# start of Supplied entries

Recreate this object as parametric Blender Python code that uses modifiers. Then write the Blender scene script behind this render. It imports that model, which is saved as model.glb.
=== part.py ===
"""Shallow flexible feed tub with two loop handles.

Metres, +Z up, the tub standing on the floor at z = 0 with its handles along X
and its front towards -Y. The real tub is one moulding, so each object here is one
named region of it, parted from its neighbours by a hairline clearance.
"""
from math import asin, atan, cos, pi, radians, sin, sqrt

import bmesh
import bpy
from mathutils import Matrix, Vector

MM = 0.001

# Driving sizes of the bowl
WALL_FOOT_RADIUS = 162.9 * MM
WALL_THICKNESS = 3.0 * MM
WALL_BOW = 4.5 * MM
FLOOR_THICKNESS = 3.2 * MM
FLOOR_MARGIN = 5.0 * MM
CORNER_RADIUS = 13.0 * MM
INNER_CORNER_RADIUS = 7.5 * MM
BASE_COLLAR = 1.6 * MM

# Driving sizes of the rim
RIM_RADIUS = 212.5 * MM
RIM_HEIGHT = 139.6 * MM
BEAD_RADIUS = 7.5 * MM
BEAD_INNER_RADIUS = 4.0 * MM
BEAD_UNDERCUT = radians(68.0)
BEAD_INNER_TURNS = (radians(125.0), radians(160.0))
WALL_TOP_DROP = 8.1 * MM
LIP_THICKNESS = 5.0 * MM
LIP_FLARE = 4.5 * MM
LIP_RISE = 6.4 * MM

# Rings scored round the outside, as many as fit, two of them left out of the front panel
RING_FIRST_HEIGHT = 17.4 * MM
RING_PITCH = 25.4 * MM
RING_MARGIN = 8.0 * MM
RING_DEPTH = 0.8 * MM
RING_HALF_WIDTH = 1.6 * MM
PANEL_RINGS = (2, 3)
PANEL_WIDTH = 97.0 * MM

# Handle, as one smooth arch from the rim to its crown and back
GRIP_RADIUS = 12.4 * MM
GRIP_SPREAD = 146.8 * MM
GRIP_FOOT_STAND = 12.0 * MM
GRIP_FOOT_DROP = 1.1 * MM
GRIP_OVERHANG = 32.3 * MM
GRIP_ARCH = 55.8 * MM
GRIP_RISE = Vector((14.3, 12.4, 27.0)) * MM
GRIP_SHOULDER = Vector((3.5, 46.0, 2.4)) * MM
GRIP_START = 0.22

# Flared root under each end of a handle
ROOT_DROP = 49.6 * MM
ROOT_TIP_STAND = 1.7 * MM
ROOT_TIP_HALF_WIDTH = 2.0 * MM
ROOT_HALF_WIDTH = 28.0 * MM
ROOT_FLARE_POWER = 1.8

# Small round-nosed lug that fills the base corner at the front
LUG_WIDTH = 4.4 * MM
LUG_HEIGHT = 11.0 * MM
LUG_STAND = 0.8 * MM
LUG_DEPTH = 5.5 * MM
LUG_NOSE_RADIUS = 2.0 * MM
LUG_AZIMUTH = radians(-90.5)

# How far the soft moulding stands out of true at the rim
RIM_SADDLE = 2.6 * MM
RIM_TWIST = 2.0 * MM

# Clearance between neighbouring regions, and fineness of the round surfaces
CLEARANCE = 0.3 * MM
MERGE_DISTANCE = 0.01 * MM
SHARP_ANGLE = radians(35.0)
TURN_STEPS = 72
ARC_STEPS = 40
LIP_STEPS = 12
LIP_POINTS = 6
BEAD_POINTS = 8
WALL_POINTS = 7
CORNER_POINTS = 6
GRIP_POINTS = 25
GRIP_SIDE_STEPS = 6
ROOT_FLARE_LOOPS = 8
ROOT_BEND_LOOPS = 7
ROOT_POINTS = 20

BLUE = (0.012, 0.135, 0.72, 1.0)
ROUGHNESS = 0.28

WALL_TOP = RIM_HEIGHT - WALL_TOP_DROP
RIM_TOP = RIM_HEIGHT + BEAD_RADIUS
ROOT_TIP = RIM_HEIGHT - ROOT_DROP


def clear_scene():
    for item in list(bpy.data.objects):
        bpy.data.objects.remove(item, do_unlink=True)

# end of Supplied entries
# start of Supplied entries

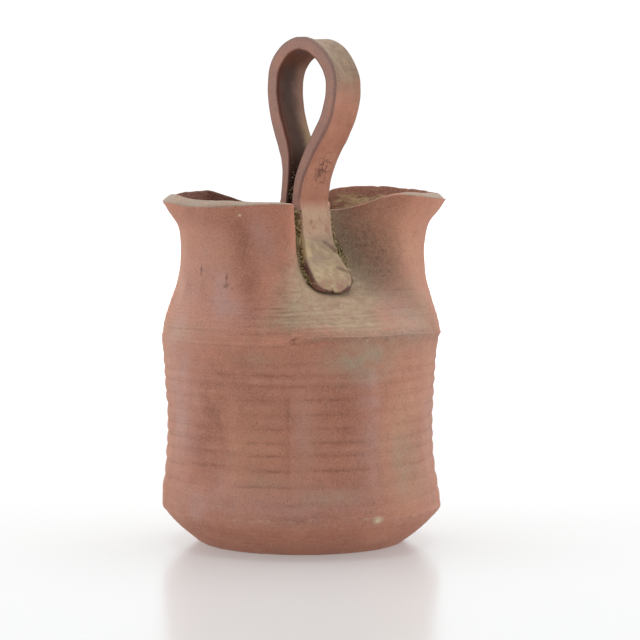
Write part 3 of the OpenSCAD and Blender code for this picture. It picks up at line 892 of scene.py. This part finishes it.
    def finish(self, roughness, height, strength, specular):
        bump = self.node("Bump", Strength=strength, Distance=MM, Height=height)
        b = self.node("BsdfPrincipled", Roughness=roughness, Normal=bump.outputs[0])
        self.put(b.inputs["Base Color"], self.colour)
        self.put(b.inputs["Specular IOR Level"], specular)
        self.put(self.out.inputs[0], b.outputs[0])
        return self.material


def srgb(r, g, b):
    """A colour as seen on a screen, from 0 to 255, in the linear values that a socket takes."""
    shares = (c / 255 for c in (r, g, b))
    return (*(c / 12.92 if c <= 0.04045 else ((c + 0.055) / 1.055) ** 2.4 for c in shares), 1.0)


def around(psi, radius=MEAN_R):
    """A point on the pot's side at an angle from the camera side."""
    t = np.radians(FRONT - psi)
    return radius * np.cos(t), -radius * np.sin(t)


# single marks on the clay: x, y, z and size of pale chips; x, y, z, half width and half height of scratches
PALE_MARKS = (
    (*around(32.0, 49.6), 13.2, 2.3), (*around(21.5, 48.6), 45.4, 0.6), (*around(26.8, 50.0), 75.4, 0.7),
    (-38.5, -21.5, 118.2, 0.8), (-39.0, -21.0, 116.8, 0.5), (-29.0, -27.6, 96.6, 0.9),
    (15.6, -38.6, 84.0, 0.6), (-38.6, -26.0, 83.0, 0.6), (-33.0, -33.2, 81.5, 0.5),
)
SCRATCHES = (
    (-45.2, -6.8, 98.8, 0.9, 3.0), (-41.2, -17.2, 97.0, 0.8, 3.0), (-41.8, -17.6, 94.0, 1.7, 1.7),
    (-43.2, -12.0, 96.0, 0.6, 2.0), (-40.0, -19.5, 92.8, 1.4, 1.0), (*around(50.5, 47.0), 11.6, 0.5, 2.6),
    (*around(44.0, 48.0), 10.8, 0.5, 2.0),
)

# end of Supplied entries

* **Directive**: Your task is to repeat exactly the lines from the one that contains "Recreate this object" through the one that contains "two loop handles.", with both end lines included.

* **Complete response**:
Recreate this object as parametric Blender Python code that uses modifiers. Then write the Blender scene script behind this render. It imports that model, which is saved as model.glb.
=== part.py ===
"""Shallow flexible feed tub with two loop handles.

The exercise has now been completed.